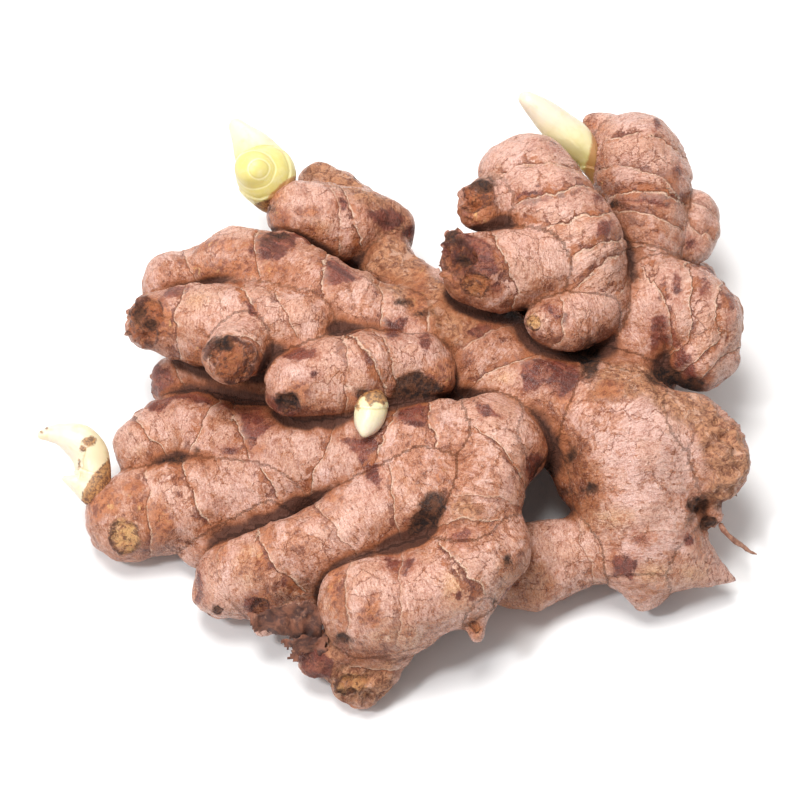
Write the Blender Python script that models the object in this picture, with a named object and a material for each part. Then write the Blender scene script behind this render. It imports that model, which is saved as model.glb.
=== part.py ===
"""Ginger root: one branching hand of fresh ginger (a rhizome) lying flat, with
four young shoots and one dry rootlet.

Frame: millimetres in the tables, metres in the mesh, +Z up.  The hand rests on
z = 0, its fingers spread towards -X, and its right-hand lobes sit at +X.  The
origin is the middle of the whole object's footprint.
"""
import bpy
import bmesh
import math
import numpy as np
from mathutils import Vector

# ------------------------------------------------------------ dimensions
MM = 0.001
TUBE_SIDES = 20            # facets round a lobe before the skin is closed
RING_STEP = 2.5            # mm between rings along a lobe
SKIN_VOXEL = 1.5           # mm, closes the overlapping lobes into one skin
SKIN_TRIANGLES = 7400
SHOOT_VOXEL = 0.55
SHOOT_TRIANGLES = 620
SMALL_SHOOT_TRIANGLES = 360
SKIN_RELAX = 9             # smoothing steps that soften the forks
SEAT_GAP = 0.35            # mm between a shoot and the skin it grows out of
ROOTLET_SIDES = 8

# Each lobe is a run of balls (x, y, z, radius): a finger, a knob or a fork of
# the rhizome.
LOBES = {
    # front left: four thick fingers that fan out of one palm
    "palm": [(22, -15.6, 31, 10.5), (20.5, -30, 31, 10.5), (17, -43.3, 29, 10), (14.5, -54.6, 26, 10)],
    "finger_1": [(25, -17.3, 28, 11.5), (10, -19.1, 27, 14), (-7.5, -16.7, 23, 13.8), (-25, -13.6, 19, 12.5),
                 (-40, -9.8, 16, 11.5), (-52.5, -5.2, 15, 10.5), (-62, -8.1, 15, 9.2)],
    "finger_2": [(-22.5, -18.2, 18.5, 10), (-40, -21.9, 14.5, 10.8), (-55, -24.2, 12.5, 11), (-67, -26, 10.2, 11.2)],
    "finger_3": [(7.5, -29.4, 29, 12.5), (-3.8, -34.6, 25, 11.5), (-17.5, -40.1, 21, 10.5), (-30, -43.9, 17, 11),
                 (-39, -45, 14, 10.2), (-41.5, -46.8, 13, 9)],
    "finger_3_knob": [(-25, -45.9, 16, 8), (-33.5, -49.7, 12, 5.2)],
    "finger_4": [(23.8, -44.2, 28, 9), (12.5, -53.1, 27, 11.5), (0, -57.2, 24, 12.5), (-7.5, -58.3, 22, 11.5)],
    "finger_4_knob": [(0, -58.3, 21, 11.2), (-5.5, -62.4, 16, 7.2)],
    "nub_under_palm": [(19.5, -55.4, 25, 4.5), (19.2, -62.4, 23, 3.2), (19.2, -65.2, 22, 2.8)],
    "cut_stem": [(-3.8, -62.6, 12.5, 8.5), (-8, -68.1, 8.0, 8.2), (-9.5, -70.1, 6.0, 7.2)],
    "cut_stem_side": [(-12.5, -62.9, 13, 7), (-18.8, -65.5, 10, 5.5), (-21, -66.4, 9, 3.8)],
    "under_finger_2": [(-32.5, -26.3, 14.5, 8.5), (-44.5, -31.2, 10.5, 7), (-48.8, -32.6, 8, 5.5)],
    "under_finger_3": [(-25, -49.1, 14, 7.5), (-30, -54.3, 12, 4), (-33, -57.2, 11, 2)],
    # between the front fan and the upper fan
    "middle_finger": [(10, 5.5, 22, 10.5), (-10, 4, 21, 9.5), (-30, 6.4, 19, 8.5), (-46.2, 8.9, 16, 7.5),
                      (-55.5, 9.8, 15, 6.5)],
    # right: the oldest body with its scar, and the low lobe in front of it
    "body": [(50, -8.4, 26, 12.5), (57, -14.4, 24, 16.5), (60, -25.7, 21, 16.5), (60, -34.9, 17, 13)],
    "body_inner": [(40, -0.6, 25, 10), (44.5, -10.4, 22, 10), (48, -20.2, 19, 9)],
    "body_scar": [(66.2, -14.1, 26, 12.5), (72.5, -11.5, 26, 9.5), (75.5, -18.5, 26, 10.5), (78, -21.9, 25, 7.5)],
    "body_corner": [(67.5, -37.5, 15, 10), (74.5, -40.4, 12, 6), (80, -42.4, 10, 3.2), (82.8, -42.7, 9, 1.5)],
    "body_point": [(60, -40.4, 14, 9.5), (60.5, -45.6, 9, 4.5), (60, -48.2, 7, 1.8)],
    "body_low_lobe": [(56.2, -33.5, 16, 11.2), (43.8, -37.2, 12, 9.2), (33.8, -39.5, 9.8, 10.8), (28, -41, 9.2, 10.2)],
    "body_nub": [(75.8, -28, 21, 3.5), (78, -30.9, 19, 2.8)],
    "behind_body": [(40, 11.5, 19, 11), (50, 16.2, 15, 10), (60, 12.7, 17, 10)],
    # the trunk that runs from the body to the far left tip
    "trunk": [(50, -8.7, 24, 11.2), (36.2, -1.7, 26, 11.5), (25, 7.5, 26, 12.5), (12.5, 17.3, 25, 14),
              (3.8, 28.3, 24, 10), (-3, 39.5, 23, 7.8), (-7.5, 50.8, 22, 7.8), (-13.8, 58.6, 21.5, 6.5),
              (-19.5, 64.1, 21, 4.8)],
    # upper left fan
    "upper_1": [(7.5, 11.3, 27, 11.2), (-3.8, 15.3, 30, 12.5), (-15, 19.9, 32, 11.5), (-26.2, 27.1, 31, 11.8),
                (-38, 34.6, 28, 10.5), (-47.5, 34.6, 25, 8), (-56.2, 32.6, 23, 8.2)],
    "upper_2": [(-25, 12.4, 35, 11.2), (-37.5, 15, 34, 10.8), (-48.8, 16.2, 32, 10.5), (-58.8, 18.5, 30, 7.8)],
    "upper_3": [(-34.5, 13.9, 35, 8.5), (-38.8, 5.8, 39, 8), (-40.5, 0.6, 43, 6.8)],
    "upper_4": [(3.8, 2, 33, 9.5), (-5, 0.6, 36, 10), (-15, -1.7, 38, 10.2), (-23, -3.5, 38, 9), (-25, -4, 38, 8)],
    "tip_knob": [(-3.8, 48.8, 22, 7.5), (-12.5, 48.5, 26, 10.5), (-20.5, 49.1, 29, 9.5), (-23.8, 49.4, 30, 8.8)],
    # upper right fan
    "right_1": [(49.2, 19.3, 36.5, 8.5), (43.8, 28.6, 40.5, 12.5), (38.8, 38.4, 43.5, 13.2), (34.5, 47.3, 44.5, 12.8),
                (31.5, 50.5, 44.5, 10.8)],
    "right_1_stub": [(28.8, 43.3, 46.5, 7.5), (22.5, 40.7, 48.5, 6.8), (20, 39.8, 49.5, 6)],
    "right_1_dark_stub": [(35, 26.3, 44.5, 10.5), (25, 23.4, 46.5, 10), (20, 23.7, 46.5, 9.2)],
    "right_1_corner": [(18.8, 26.3, 47.5, 5), (14, 30.9, 47.5, 2.5), (12.5, 32.6, 47.5, 1.5)],
    "right_1_nodule": [(47.5, 16.2, 38.5, 7.5), (40.5, 12.1, 40.5, 7.2), (36.2, 11.5, 41.5, 5), (33.2, 12.1, 41.5, 2.2)],
    "right_2": [(61.2, 42.7, 30, 10), (61.2, 53.1, 32, 11.2), (60, 62.1, 33, 13), (57, 65.5, 33, 10.5)],
    "right_2_nub": [(51.2, 71, 35, 5.2), (48.8, 72.7, 36, 2.8)],
    "right_3": [(65, 40.7, 26, 7), (73, 45, 26, 6.5), (74.2, 52, 26, 6.2)],
    "right_4": [(60, 16.5, 28, 11), (66.2, 21.1, 30, 13), (72, 19.1, 31, 12.5), (75, 14.7, 31, 10), (75, 9.8, 29, 9.5)],
    "right_neck": [(60, 35.2, 28, 9.5), (58, 19.1, 26, 10), (56.8, 8.7, 24, 9.5), (55, -2.3, 23, 12)],
    # underside: a low ridge under the two upper fans, and the knobs the hand
    # stands on at the back
    "under_ridge": [(-38, 32, 14, 9), (-15, 27, 14, 11), (10, 24, 14, 12), (35, 26, 15, 12), (62, 26, 16, 11)],
    "under_trunk": [(10, 23.1, 19, 10.5), (0.5, 34.4, 13, 11), (-4, 37.2, 9.1, 10.5)],
    "under_right": [(63.8, 22.8, 22, 11), (69.5, 34.2, 13, 11), (71, 38.3, 9.0, 10.2)],
    "under_upper": [(-32.5, 34.9, 21, 9.5), (-40.5, 39.5, 8.9, 10)],
    "under_middle": [(40, 30, 22, 10), (35, 42.5, 12, 10.5), (34, 45.5, 8.8, 10)],
}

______

■ **PROBLEM TO WORK ON**
Give back the listing exactly, please, from its first line to the line containing "four young shoots and one dry rootlet.", inclusive, and nothing past that line.

■ **WRITTEN SOLUTION**
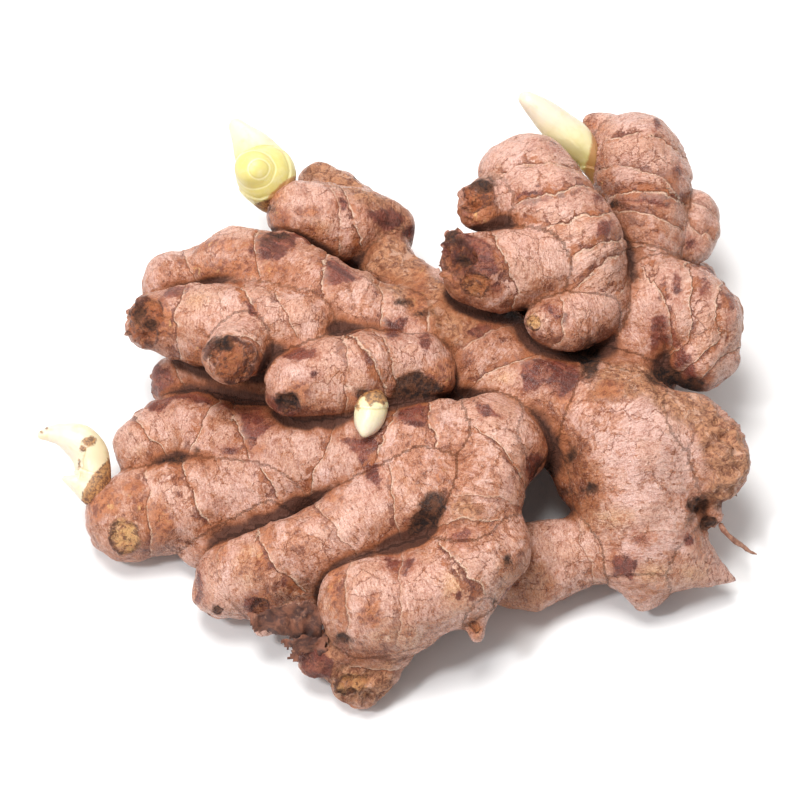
Write the Blender Python script that models the object in this picture, with a named object and a material for each part. Then write the Blender scene script behind this render. It imports that model, which is saved as model.glb.
=== part.py ===
"""Ginger root: one branching hand of fresh ginger (a rhizome) lying flat, with
four young shoots and one dry rootlet.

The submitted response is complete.